Regarding Voyagers statements, the question posed was not whether or not a particular person would find their arguments convincing, but whether they have a ‘place’ at the table. Whether you find them convincing depends largely on your presuppositions. If you presuppose that all religious arguments are wrong, you are unlikely to be convinced. A certain type of Neitzschean might find any appeals to fairness or equality fundamentally wrong-this does not mean that we arguments about fairness have no place in political duscussions. Simply because we all have different presuppositions does not mean that any assertion that relies on a particular subset of presuppositions does not deserve a hearing. If we disallowed any argument based on presuppositions that others might find flawed, no arguments would be allowed at all.
They do have evidence, it’s just evidence you find flawed. There’s a difference.
Regarding Voyagers statements, the question posed was not whether or not a particular person would find their arguments convincing, but whether they have a ‘place’ at the table. Whether you find them convincing depends largely on your presuppositions. If you presuppose that all religious arguments are wrong, you are unlikely to be convinced. A certain type of Neitzschean might find any appeals to fairness or equality fundamentally wrong-this does not mean that arguments about fairness have no place in political duscussions. Simply because we all have different presuppositions does not mean that any assertion that relies on a particular subset of presuppositions does not deserve a hearing. If we disallowed any argument based on presuppositions that others might find flawed, no arguments would be allowed at all.

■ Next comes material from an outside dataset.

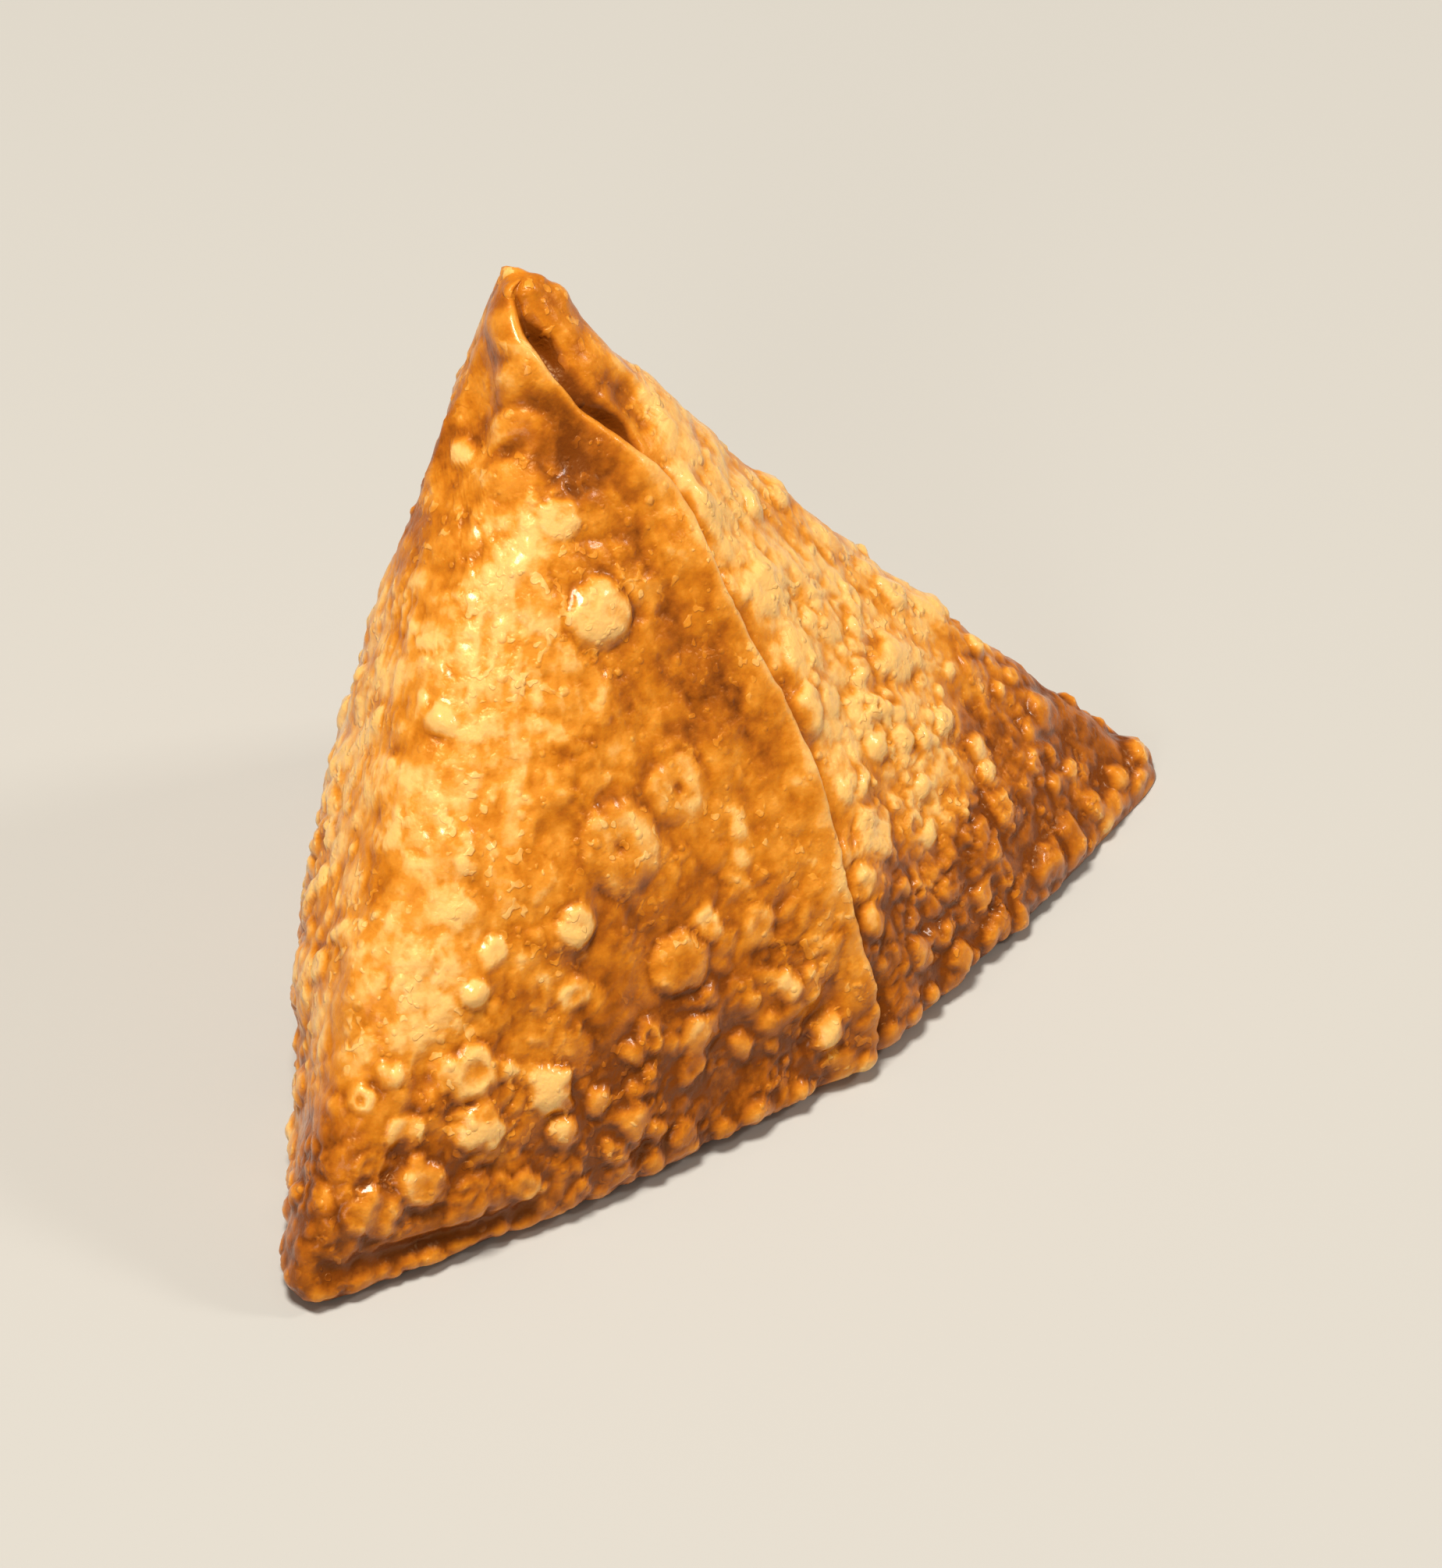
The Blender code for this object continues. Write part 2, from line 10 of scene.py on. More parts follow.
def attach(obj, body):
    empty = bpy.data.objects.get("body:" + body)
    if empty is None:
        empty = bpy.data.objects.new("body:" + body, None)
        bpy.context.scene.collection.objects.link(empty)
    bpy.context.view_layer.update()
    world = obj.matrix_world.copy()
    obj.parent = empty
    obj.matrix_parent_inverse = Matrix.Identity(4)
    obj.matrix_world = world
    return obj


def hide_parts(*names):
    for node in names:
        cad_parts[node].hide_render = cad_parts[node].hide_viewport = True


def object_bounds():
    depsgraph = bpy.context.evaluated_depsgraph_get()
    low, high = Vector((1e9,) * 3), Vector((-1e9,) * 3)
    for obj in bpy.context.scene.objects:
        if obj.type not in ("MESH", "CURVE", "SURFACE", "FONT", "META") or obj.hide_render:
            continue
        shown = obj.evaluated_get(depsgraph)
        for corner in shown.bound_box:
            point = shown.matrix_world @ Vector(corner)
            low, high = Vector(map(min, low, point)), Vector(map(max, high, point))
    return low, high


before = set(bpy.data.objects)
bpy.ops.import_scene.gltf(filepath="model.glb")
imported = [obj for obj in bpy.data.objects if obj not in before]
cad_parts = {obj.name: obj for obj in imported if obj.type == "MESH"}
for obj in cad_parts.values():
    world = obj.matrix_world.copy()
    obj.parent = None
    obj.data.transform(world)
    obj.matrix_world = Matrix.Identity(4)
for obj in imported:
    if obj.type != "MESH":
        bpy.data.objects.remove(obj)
CAD_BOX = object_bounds()

MM = 0.001

# The whole; the edges run together at this height, a little under the round tip
HEIGHT = 57.0 * MM
CRUST_SPACING = 0.31 * MM
SEED = 41

# Base corners seen from above, in the order of the level curves, which run a little inside them
CORNERS = ("left", "seam", "right", "back")
CORNER_PLACE = {
    "left": (-47.4 * MM, 0.5 * MM),
    "seam": (5.4 * MM, -7.7 * MM),
    "right": (50.9 * MM, 4.4 * MM),
    "back": (4.6 * MM, 50.0 * MM),
}
# How far each corner's rounding reaches along its sides at the base, and what it grows to aloft
BASE_REACH = {"left": 7.0 * MM, "seam": 10.0 * MM, "right": 7.0 * MM, "back": 16.0 * MM}
HIGH_REACH = {"left": 26.0 * MM, "seam": 14.0 * MM, "right": 9.0 * MM, "back": 26.0 * MM}
# How it shrinks towards the tip, what is left of it there, and the most that it takes of a side
REACH_FADE = 0.5
TIP_REACH = 1.0 * MM
MOST_REACH = 0.42
# How far each edge is blunted above the share of the height where it is fully so
EDGE_SOFTNESS = {"left": 0.6, "seam": 0.0, "right": 0.2, "back": 0.3}
SOFT_FROM = 0.3
# Above 1 an edge bows outward on its way up to the tip, below 1 it is hollow
EDGE_BOW = {"left": 1.75, "seam": 1.44, "right": 0.87, "back": 1.62}
# Bulge of the side that starts at each corner
SIDE_BULGE = {"left": 2.1 * MM, "seam": 1.4 * MM, "right": 8.0 * MM, "back": 4.7 * MM}
# Its share at the base, how it grows with the height, and how it fades towards the tip
BULGE_AT_BASE = 0.5
BULGE_GROWTH = 3.6
BULGE_FADE = 1.6
# How far the seam leans to the right half-way up
SEAM_LEAN = 3.2 * MM

# Tip: its place from above, how far beside it the edges end, where its cap begins and how high it is
TIP_PLACE = (3.9 * MM, 33.2 * MM)
TIP_RADIUS = 3.3 * MM
CAP_FROM = 53.8 * MM
TIP_CAP = 3.9 * MM
# 1 is an even dome, less is a blunter one
TIP_BLUNTNESS = 0.65
# Foot: how far up and how far in its rounding goes, and over what height the relief sets in
FOOT_ROUND = 3.2 * MM
FOOT_INSET = 2.6 * MM
FOOT_FADE = 1.2 * MM
# Length of the sloping sides as a multiple of their height
SIDE_SLANT = 1.25

# Level curves: points between two controls, the control at the seam, and fewest columns off the lap
CURVE_STEPS = 24
SEAM_CONTROL = 5
FEWEST_COLUMNS = 4

# The lap at the seam, across it from the left sheet to the right one, in mm: where it lies on the
# smooth crust, how far it shifts along the crust, how far it rises (+) or sinks (-), and how far it
# moves aside where the gap under the lap stands open
LAP_PROFILE = (
    (-5.2, 0.0, 0.0, 0.0),
    (-3.6, 0.0, 0.10, 0.0),
    (-2.3, 0.0, 0.30, 0.0),
    (-1.2, 0.0, 0.55, 0.0),
    (-0.4, 0.1, 0.80, 0.0),
    (0.1, 0.38, 0.86, 0.0),
    (0.35, 0.52, 0.60, 0.0),
    (0.55, 0.40, 0.22, 0.1),
    (0.8, 0.0, -0.22, 0.35),
    (1.3, -0.1, -0.55, 0.7),
    (2.0, 0.0, -0.34, 0.8),
    (3.2, 0.0, -0.08, 0.3),
    (4.6, 0.0, 0.0, 0.0),
)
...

And some people understand that transcendence is a feeling and emotion, not unlike some others in the human emotional spectrum. Often, those same people understand that abstract ideas and social constructs are not transcendent in any divine sense, eg.: math and sciences. They’re just a way for social creatures to develop, express and share common goals and values which evolve over time out of our continued desire to survive and understand the universe in which we briefly live.